Every portfolio has “holes” that if filled can make the portfolio stronger. On the members forum I am presently paper trading a new strategy called Trading For Pennies. The Trading For Pennies strategy has the possibility of providing significant increases in my earnings if I can get the strategy to function as well as I would like. To that end I have been paper trading it on the members section since I first introduced it a couple of weeks ago.
If it proves suitable the Trading For Pennies strategy will fill the hole left by my inability to consistently buy and sell calls on the SPY ETF. This is one such hole that my portfolio faces. Another good example of holes in a portfolio is commodities such as oil or gold and silver.
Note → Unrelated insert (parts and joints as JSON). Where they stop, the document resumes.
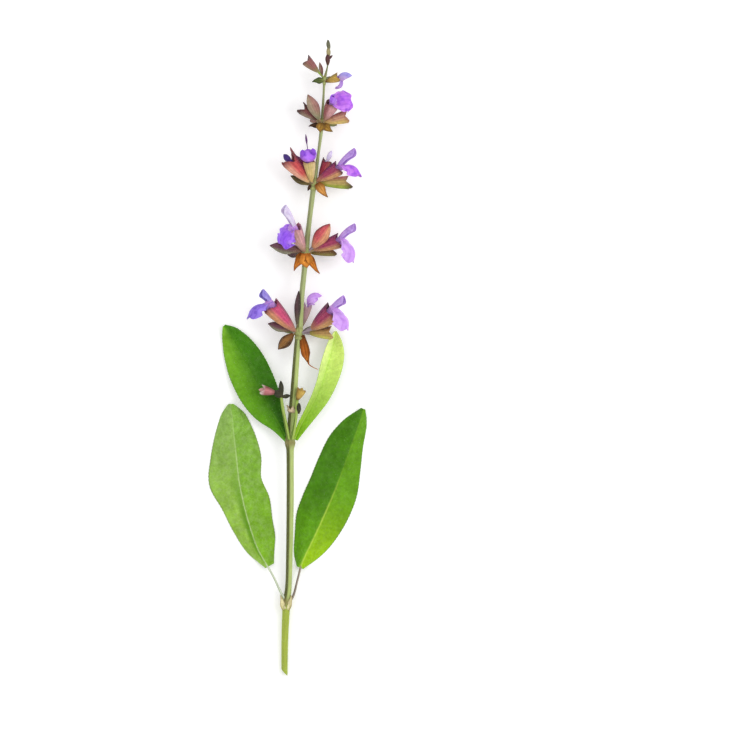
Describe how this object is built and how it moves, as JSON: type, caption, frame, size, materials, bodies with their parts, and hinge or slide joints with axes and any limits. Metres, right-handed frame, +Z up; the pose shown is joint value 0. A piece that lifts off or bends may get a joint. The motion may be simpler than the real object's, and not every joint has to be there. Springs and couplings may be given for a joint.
{
  "type": "sage sprig",
  "caption": "Cut flowering sage sprig lying flat: square stem, long oval leaves, and whorls of toothed calyxes with lipped violet flowers.",
  "frame": {"origin": "middle of the bottom of the bounding box, on the surface that the sprig lies on", "axes": "+Y along the stem from the cut end to the top bud, +X to the right seen from above with the tip away from the viewer, +Z up from the surface"},
  "size_m": [0.0628, 0.2548, 0.0244],
  "materials": {
    "stem_skin": "matte, finely hairy",
    "leaf_skin": "matte, wrinkled",
    "axil_bud": "matte",
    "calyx_skin": "matte, ribbed",
    "dry_bract": "dry, papery",
    "top_bud": "matte",
    "petal_violet": "soft satin",
    "petal_lilac": "soft satin"
  },
  "bodies": {
    "root": {"stem": "stem_skin", "leaf_lower_left": "leaf_skin", "leaf_lower_right": "leaf_skin", "leaf_upper_left": "leaf_skin", "leaf_upper_right": "leaf_skin", "shoot_left": "axil_bud", "shoot_right": "axil_bud", "top_buds": "top_bud", "dry_scales": "dry_bract", "calyxes_1": "calyx_skin", "bracts_1": "dry_bract", "calyxes_2": "calyx_skin", "bracts_2": "dry_bract", "calyxes_3": "calyx_skin", "bracts_3": "dry_bract", "calyxes_4": "calyx_skin", "bracts_4": "dry_bract", "calyxes_5": "calyx_skin", "bracts_5": "dry_bract", "corolla_1_left": "petal_violet", "corolla_1_back": "petal_violet", "corolla_1_right": "petal_lilac", "corolla_2_left": "petal_violet", "corolla_2_right": "petal_lilac", "corolla_3_left": "petal_violet", "corolla_3_front": "petal_violet", "corolla_3_middle": "petal_lilac", "corolla_3_right": "petal_lilac", "corolla_4_right": "petal_violet", "corolla_5_right": "petal_lilac"}
  },
  "joints": []
}
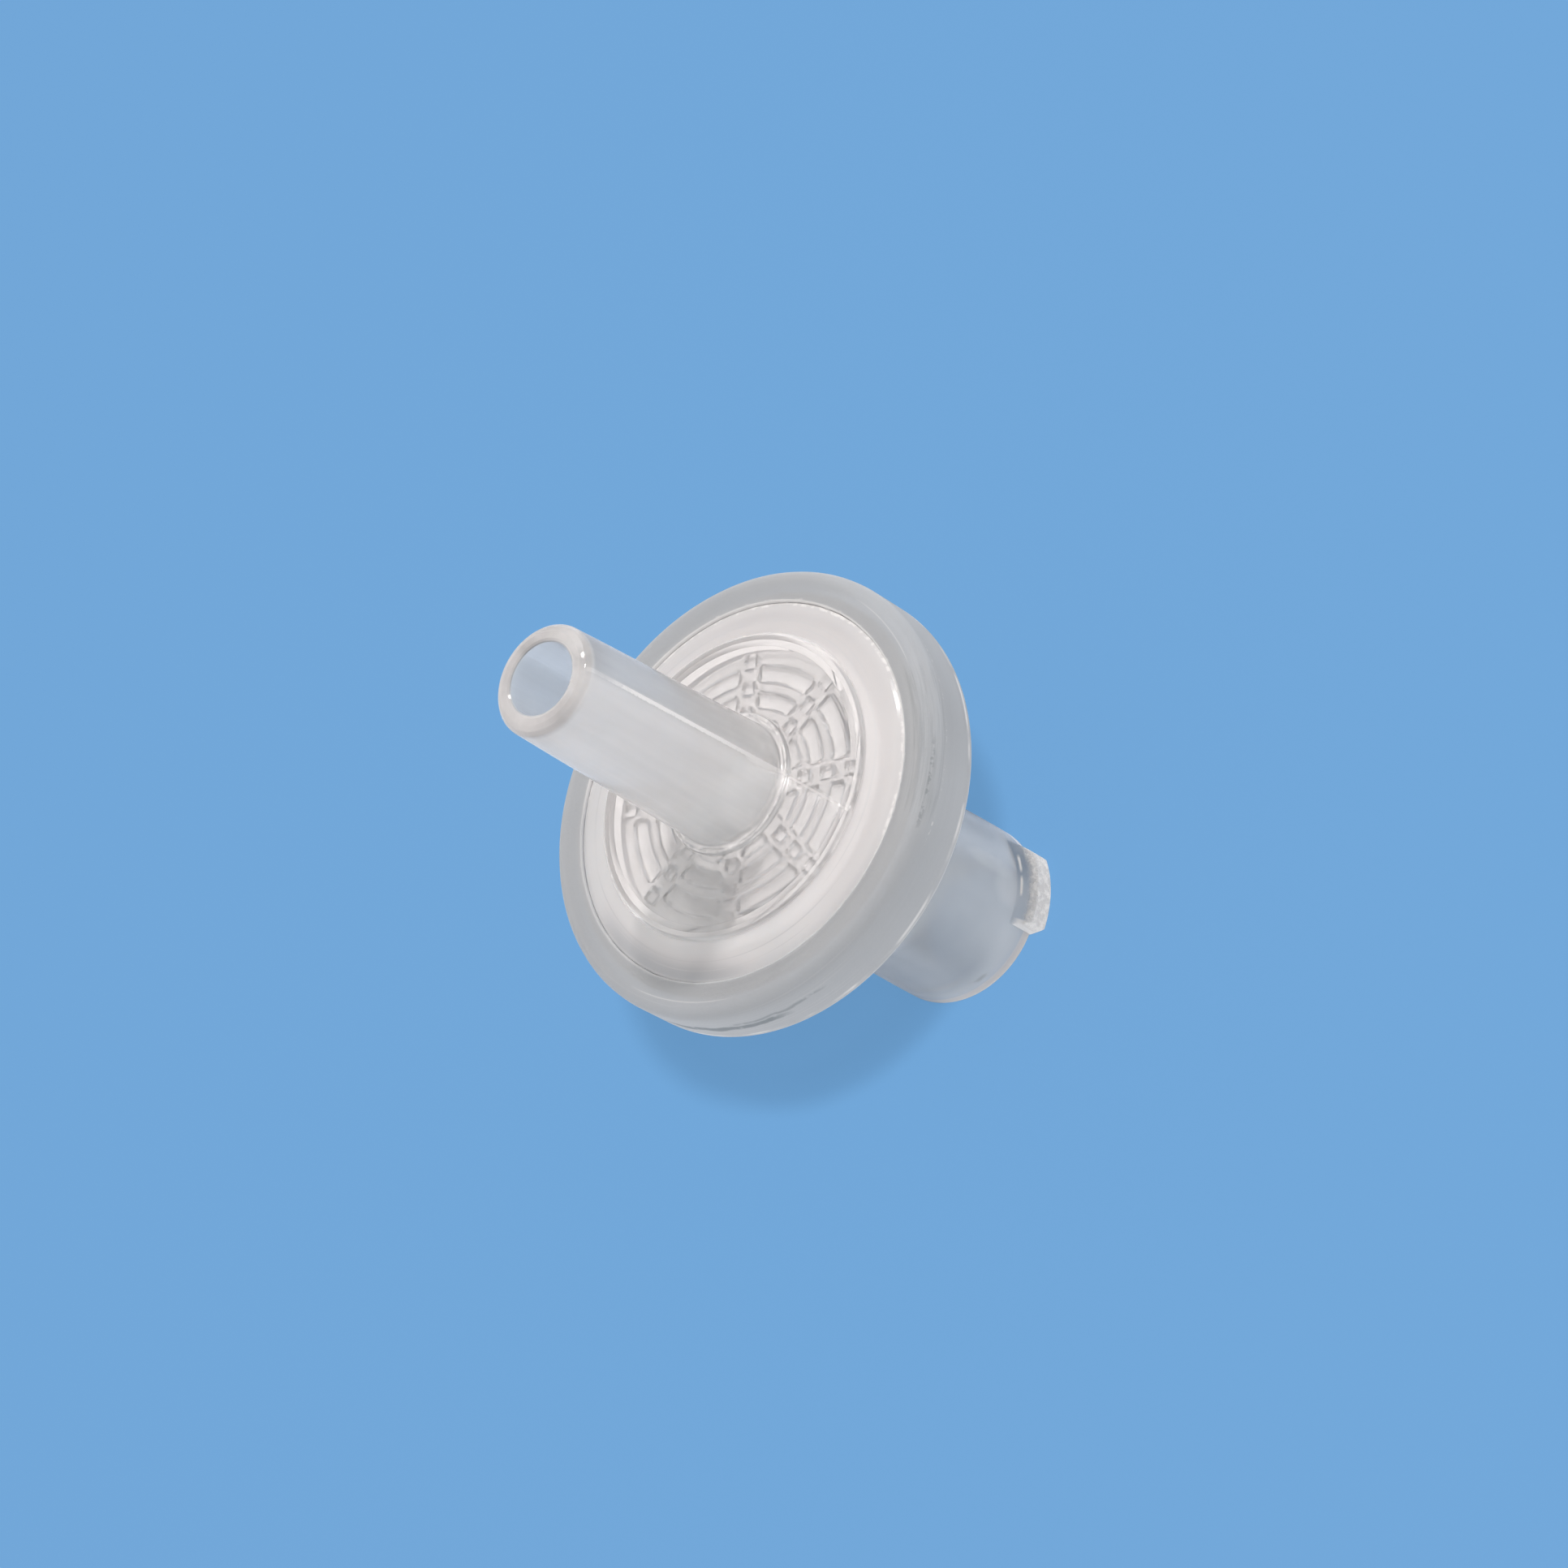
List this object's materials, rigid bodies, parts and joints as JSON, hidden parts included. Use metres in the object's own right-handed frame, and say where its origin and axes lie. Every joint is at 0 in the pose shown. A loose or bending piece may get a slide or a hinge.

Since I am terrible at trading options on oil, I instead do Put Selling on XOM stock. I am equally bad at judging precious metals but my Shark Options Trading Strategy on ABX Stock (Barrick Gold) fills that “gold hole” in my portfolio.
Therefore while I may have holes in my portfolio I can often find a winning strategy that I can use to plug that hole and make my portfolio stronger and easier to manage.
F – Replacing An Existing Strategy
Sometimes a new strategy comes along that as I paper trade it I can see the potential for it replacing an older strategy that is still being used. There can be different reasons for replacing an older strategy. These can include:
- Better consistent returns with less work
- Easier to manage strategy
- Fits better with my investing style
- Lends itself better to rescue strategies to limit losses
Paper Trading Goals Summary
You can understand from the above 6 goals that paper trading allows me to strengthen my portfolio, increase my returns and protect my capital from losses. Paper trading provides everything from determining suitability of a new strategy to integrating a new strategy into an existing portfolio. By using these 6 goals when paper trading my strategies I have over the past 3 and a half decades built a strong portfolio that can withstand bear markets and the worst kinds of financial crisis.